Executive Summary
Manufacturers evaluating ERP modernization often frame the decision as software selection, but the more durable question is architectural: should the business standardize around a manufacturing ERP suite, or build plant agility on top of a broader cloud platform model? The answer depends less on brand preference and more on integration complexity, operational variability, governance maturity, deployment constraints and the economics of change. A manufacturing ERP typically offers stronger process depth for planning, production, inventory, quality and finance. A cloud platform approach can provide greater flexibility for integration, data orchestration, workflow automation and rapid extension across plants, suppliers and service operations. The trade-off is that flexibility can increase design responsibility, governance burden and architectural sprawl if not managed well.
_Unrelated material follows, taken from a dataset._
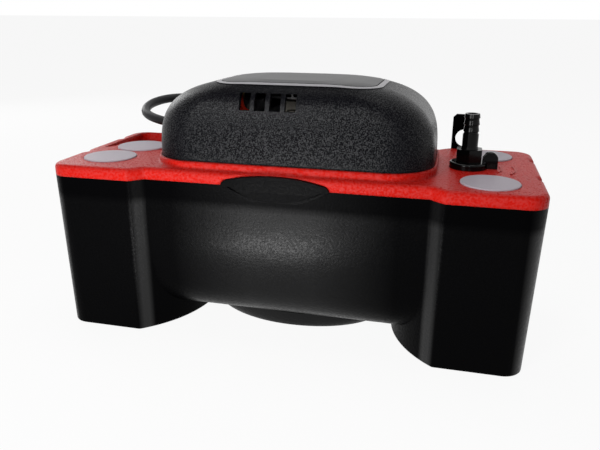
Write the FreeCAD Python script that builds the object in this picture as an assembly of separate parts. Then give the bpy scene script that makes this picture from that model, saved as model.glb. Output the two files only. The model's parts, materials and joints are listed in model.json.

For CIOs, CTOs, enterprise architects and ERP partners, the practical decision is rarely ERP versus cloud in absolute terms. Most enterprises need both: an ERP system of record and a cloud architecture that improves interoperability, resilience and speed of adaptation. The real comparison is where business logic should live, how integrations should be governed, which deployment model best fits plant realities, and how licensing, support and operating costs evolve over time. In manufacturing, plant agility is not only about faster software releases. It is about onboarding new sites, connecting machines and third-party systems, supporting acquisitions, handling customer-specific workflows, and maintaining uptime under changing demand, compliance and supply chain conditions.
What business problem is this comparison really solving?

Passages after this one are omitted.